=== WORK INSTRUCTIONS ===
Copy down all of the data underneath, exactly as shown.
====
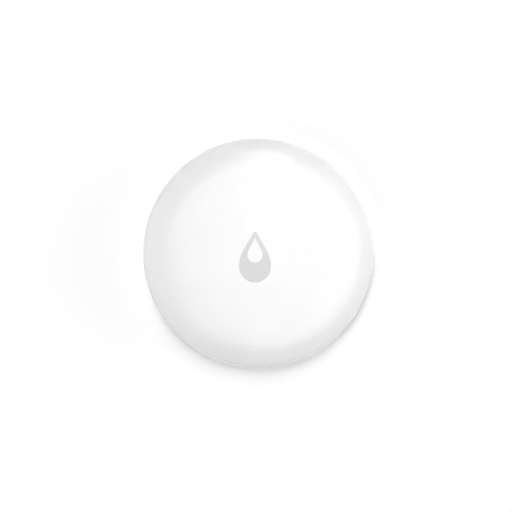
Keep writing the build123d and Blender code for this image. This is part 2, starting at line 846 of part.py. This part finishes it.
# Radio chip with its corner dot
with BuildPart() as radio_chip:
    radio_x, radio_y = board_spot(radio_place_share)
    with BuildSketch(Plane.XY.offset(board_top)):
        with Locations((radio_x, radio_y)):
            Rectangle(radio_width, radio_width)
    extrude(amount=radio_height)
    chamfer(radio_chip.edges().group_by(Axis.Z)[-1], radio_dot_depth)
    dot_x = radio_x - radio_width / 2 + 3 * radio_dot_radius
    dot_y = radio_y + radio_width / 2 - 3 * radio_dot_radius
    with BuildSketch(Plane.XY.offset(board_top + radio_height)):
        with Locations((dot_x, dot_y)):
            Circle(radio_dot_radius)
    extrude(amount=-radio_dot_depth, mode=Mode.SUBTRACT)
finish(radio_chip, "radio_chip")

# Crystal with its lid
with BuildPart() as crystal:
    with BuildSketch(Plane.XY.offset(board_top)):
        with Locations(board_spot(crystal_place_share)):
            Rectangle(crystal_length, crystal_width)
    extrude(amount=crystal_height)
    with BuildSketch(Plane.XY.offset(board_top + crystal_height)):
        with Locations(board_spot(crystal_place_share)):
            Rectangle(crystal_length - 2 * crystal_lid_inset, crystal_width - 2 * crystal_lid_inset)
    extrude(amount=crystal_lid_height)
finish(crystal, "crystal")


def chip_parts(place_shares, length, width, height):
    """Small two-ended chips, each with raised solder ends, at places on the board."""
    with BuildPart() as chips:
        with BuildSketch(Plane.XY.offset(board_top)):
            with Locations(*[board_spot(share) for share in place_shares]):
                Rectangle(length * (1 - end_cap_share), width - 2 * end_cap_step)
        extrude(amount=height - end_cap_step)
        with BuildSketch(Plane.XY.offset(board_top)):
            for share in place_shares:
                x, y = board_spot(share)
                for end in (-1, 1):
                    with Locations((x + end * length * (1 - end_cap_share) / 2, y)):
                        Rectangle(length * end_cap_share, width)
        extrude(amount=height)
    return chips


capacitors = chip_parts(capacitor_place_shares, capacitor_length, capacitor_width, capacitor_height)
finish(capacitors, "chip_capacitors")
resistors = chip_parts(resistor_place_shares, resistor_length, resistor_width, resistor_height)
finish(resistors, "chip_resistors")

# Indicator LED, which shines through the crown beside the switch
with BuildPart() as indicator_led:
    with BuildSketch(Plane.XY.offset(board_top)):
        with Locations(board_spot(led_place_share)):
            Rectangle(led_length, led_width)
    extrude(amount=led_base_height)
    with BuildSketch(Plane.XY.offset(board_top + led_base_height)):
        with Locations(board_spot(led_place_share)):
            Rectangle(led_length - 2 * led_lens_inset, led_width)
    extrude(amount=led_lens_height)
finish(indicator_led, "indicator_led")

# Printed antenna, a meander near the board's edge
with BuildPart() as antenna_trace:
    low = trace_low_share * board_radius
    high = trace_high_share * board_radius
    half_span = trace_span_share * board_radius
    step = 2 * half_span / (trace_leg_count - 1)
    points = []
    for leg in range(trace_leg_count):
        x = leg * step - half_span
        ends = (low, high) if leg % 2 == 0 else (high, low)
        points += [(x, ends[0]), (x, ends[1])]
    with BuildSketch(Plane.XY.offset(board_top)):
        with BuildLine():
            Polyline(*points)
        trace(line_width=trace_width)
    extrude(amount=trace_thickness)
finish(antenna_trace, "antenna_trace")

print(f"case {2 * body_radius:.2f} across, {body_height:.2f} high")
print(f"spigot to {spigot_top:.2f}, windows from {window_bottom:.2f} to {window_top:.2f}")
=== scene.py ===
import json
from math import cos, hypot, pi, radians, sin, sqrt, tan

import bpy
from mathutils import Matrix, Vector


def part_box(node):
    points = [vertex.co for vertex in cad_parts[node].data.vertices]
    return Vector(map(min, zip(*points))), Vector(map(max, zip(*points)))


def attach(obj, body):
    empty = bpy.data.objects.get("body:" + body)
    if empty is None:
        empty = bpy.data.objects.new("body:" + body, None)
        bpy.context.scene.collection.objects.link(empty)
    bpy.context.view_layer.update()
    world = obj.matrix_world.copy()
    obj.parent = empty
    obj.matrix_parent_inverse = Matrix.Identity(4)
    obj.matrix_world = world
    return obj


# Round water leak sensor: a glossy white pebble with a pale grey drop printed on its crown.
# Metres throughout. The floor is at z = 0, +Z is up, and the drop's point looks towards +Y.

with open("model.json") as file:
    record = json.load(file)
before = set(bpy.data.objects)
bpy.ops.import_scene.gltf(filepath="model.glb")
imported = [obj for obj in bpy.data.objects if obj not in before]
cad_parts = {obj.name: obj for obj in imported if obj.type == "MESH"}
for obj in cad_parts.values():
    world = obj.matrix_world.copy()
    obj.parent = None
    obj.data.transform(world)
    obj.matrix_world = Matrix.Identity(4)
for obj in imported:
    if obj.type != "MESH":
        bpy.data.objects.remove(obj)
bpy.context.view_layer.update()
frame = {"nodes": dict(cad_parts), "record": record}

MM = 0.001

# Case, from the frame
cover_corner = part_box("top_cover")[1]
CASE_RADIUS = cover_corner.x
CROWN_TOP = cover_corner.z
EQUATOR = 5.6 * MM

# View of the photograph: the case's outline in its 512 pixels, how far it lies from the middle, and the
# tilts that the drop's place shows
IMAGE_SIZE = 512
OUTLINE_RADIUS = 115.0
OUTLINE_RIGHT = 1.6
OUTLINE_UP = 1.9
TILT_RIGHT = radians(3.4)
TILT_UP = radians(3.9)
LENS = 100.0
SENSOR = 36.0
CLIP_START = 0.01

# Drop mark, and a smaller drop left open in it: each has its belly's radius, its belly's place along Y,
# how far its sides would meet from the belly's middle, how far they lean, and its point's radius
MARK_DROP = (3.37 * MM, -2.03 * MM, 7.8 * MM, radians(29.4), 0.42 * MM)
OPEN_DROP = (1.58 * MM, 0.42 * MM, 3.67 * MM, radians(27.4), 0.15 * MM)
# How far its film stands above the crown and its root goes under it, and how far out the crown is sampled
MARK_FILM = 0.008 * MM
MARK_ROOT = 0.03 * MM
CROWN_SAMPLE = 8.0 * MM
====
=== SOLUTION ===
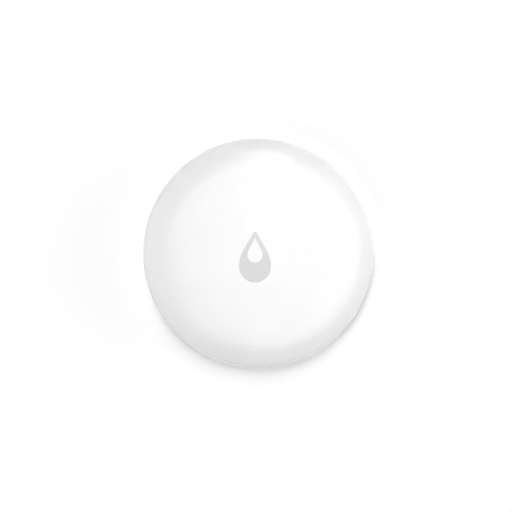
Keep writing the build123d and Blender code for this image. This is part 2, starting at line 846 of part.py. This part finishes it.
# Radio chip with its corner dot
with BuildPart() as radio_chip:
    radio_x, radio_y = board_spot(radio_place_share)
    with BuildSketch(Plane.XY.offset(board_top)):
        with Locations((radio_x, radio_y)):
            Rectangle(radio_width, radio_width)
    extrude(amount=radio_height)
    chamfer(radio_chip.edges().group_by(Axis.Z)[-1], radio_dot_depth)
    dot_x = radio_x - radio_width / 2 + 3 * radio_dot_radius
    dot_y = radio_y + radio_width / 2 - 3 * radio_dot_radius
    with BuildSketch(Plane.XY.offset(board_top + radio_height)):
        with Locations((dot_x, dot_y)):
            Circle(radio_dot_radius)
    extrude(amount=-radio_dot_depth, mode=Mode.SUBTRACT)
finish(radio_chip, "radio_chip")

# Crystal with its lid
with BuildPart() as crystal:
    with BuildSketch(Plane.XY.offset(board_top)):
        with Locations(board_spot(crystal_place_share)):
            Rectangle(crystal_length, crystal_width)
    extrude(amount=crystal_height)
    with BuildSketch(Plane.XY.offset(board_top + crystal_height)):
        with Locations(board_spot(crystal_place_share)):
            Rectangle(crystal_length - 2 * crystal_lid_inset, crystal_width - 2 * crystal_lid_inset)
    extrude(amount=crystal_lid_height)
finish(crystal, "crystal")


def chip_parts(place_shares, length, width, height):
    """Small two-ended chips, each with raised solder ends, at places on the board."""
    with BuildPart() as chips:
        with BuildSketch(Plane.XY.offset(board_top)):
            with Locations(*[board_spot(share) for share in place_shares]):
                Rectangle(length * (1 - end_cap_share), width - 2 * end_cap_step)
        extrude(amount=height - end_cap_step)
        with BuildSketch(Plane.XY.offset(board_top)):
            for share in place_shares:
                x, y = board_spot(share)
                for end in (-1, 1):
                    with Locations((x + end * length * (1 - end_cap_share) / 2, y)):
                        Rectangle(length * end_cap_share, width)
        extrude(amount=height)
    return chips


capacitors = chip_parts(capacitor_place_shares, capacitor_length, capacitor_width, capacitor_height)
finish(capacitors, "chip_capacitors")
resistors = chip_parts(resistor_place_shares, resistor_length, resistor_width, resistor_height)
finish(resistors, "chip_resistors")

# Indicator LED, which shines through the crown beside the switch
with BuildPart() as indicator_led:
    with BuildSketch(Plane.XY.offset(board_top)):
        with Locations(board_spot(led_place_share)):
            Rectangle(led_length, led_width)
    extrude(amount=led_base_height)
    with BuildSketch(Plane.XY.offset(board_top + led_base_height)):
        with Locations(board_spot(led_place_share)):
            Rectangle(led_length - 2 * led_lens_inset, led_width)
    extrude(amount=led_lens_height)
finish(indicator_led, "indicator_led")

# Printed antenna, a meander near the board's edge
with BuildPart() as antenna_trace:
    low = trace_low_share * board_radius
    high = trace_high_share * board_radius
    half_span = trace_span_share * board_radius
    step = 2 * half_span / (trace_leg_count - 1)
    points = []
    for leg in range(trace_leg_count):
        x = leg * step - half_span
        ends = (low, high) if leg % 2 == 0 else (high, low)
        points += [(x, ends[0]), (x, ends[1])]
    with BuildSketch(Plane.XY.offset(board_top)):
        with BuildLine():
            Polyline(*points)
        trace(line_width=trace_width)
    extrude(amount=trace_thickness)
finish(antenna_trace, "antenna_trace")

print(f"case {2 * body_radius:.2f} across, {body_height:.2f} high")
print(f"spigot to {spigot_top:.2f}, windows from {window_bottom:.2f} to {window_top:.2f}")
=== scene.py ===
import json
from math import cos, hypot, pi, radians, sin, sqrt, tan

import bpy
from mathutils import Matrix, Vector


def part_box(node):
    points = [vertex.co for vertex in cad_parts[node].data.vertices]
    return Vector(map(min, zip(*points))), Vector(map(max, zip(*points)))


def attach(obj, body):
    empty = bpy.data.objects.get("body:" + body)
    if empty is None:
        empty = bpy.data.objects.new("body:" + body, None)
        bpy.context.scene.collection.objects.link(empty)
    bpy.context.view_layer.update()
    world = obj.matrix_world.copy()
    obj.parent = empty
    obj.matrix_parent_inverse = Matrix.Identity(4)
    obj.matrix_world = world
    return obj


# Round water leak sensor: a glossy white pebble with a pale grey drop printed on its crown.
# Metres throughout. The floor is at z = 0, +Z is up, and the drop's point looks towards +Y.

with open("model.json") as file:
    record = json.load(file)
before = set(bpy.data.objects)
bpy.ops.import_scene.gltf(filepath="model.glb")
imported = [obj for obj in bpy.data.objects if obj not in before]
cad_parts = {obj.name: obj for obj in imported if obj.type == "MESH"}
for obj in cad_parts.values():
    world = obj.matrix_world.copy()
    obj.parent = None
    obj.data.transform(world)
    obj.matrix_world = Matrix.Identity(4)
for obj in imported:
    if obj.type != "MESH":
        bpy.data.objects.remove(obj)
bpy.context.view_layer.update()
frame = {"nodes": dict(cad_parts), "record": record}

MM = 0.001

# Case, from the frame
cover_corner = part_box("top_cover")[1]
CASE_RADIUS = cover_corner.x
CROWN_TOP = cover_corner.z
EQUATOR = 5.6 * MM

# View of the photograph: the case's outline in its 512 pixels, how far it lies from the middle, and the
# tilts that the drop's place shows
IMAGE_SIZE = 512
OUTLINE_RADIUS = 115.0
OUTLINE_RIGHT = 1.6
OUTLINE_UP = 1.9
TILT_RIGHT = radians(3.4)
TILT_UP = radians(3.9)
LENS = 100.0
SENSOR = 36.0
CLIP_START = 0.01

# Drop mark, and a smaller drop left open in it: each has its belly's radius, its belly's place along Y,
# how far its sides would meet from the belly's middle, how far they lean, and its point's radius
MARK_DROP = (3.37 * MM, -2.03 * MM, 7.8 * MM, radians(29.4), 0.42 * MM)
OPEN_DROP = (1.58 * MM, 0.42 * MM, 3.67 * MM, radians(27.4), 0.15 * MM)
# How far its film stands above the crown and its root goes under it, and how far out the crown is sampled
MARK_FILM = 0.008 * MM
MARK_ROOT = 0.03 * MM
CROWN_SAMPLE = 8.0 * MM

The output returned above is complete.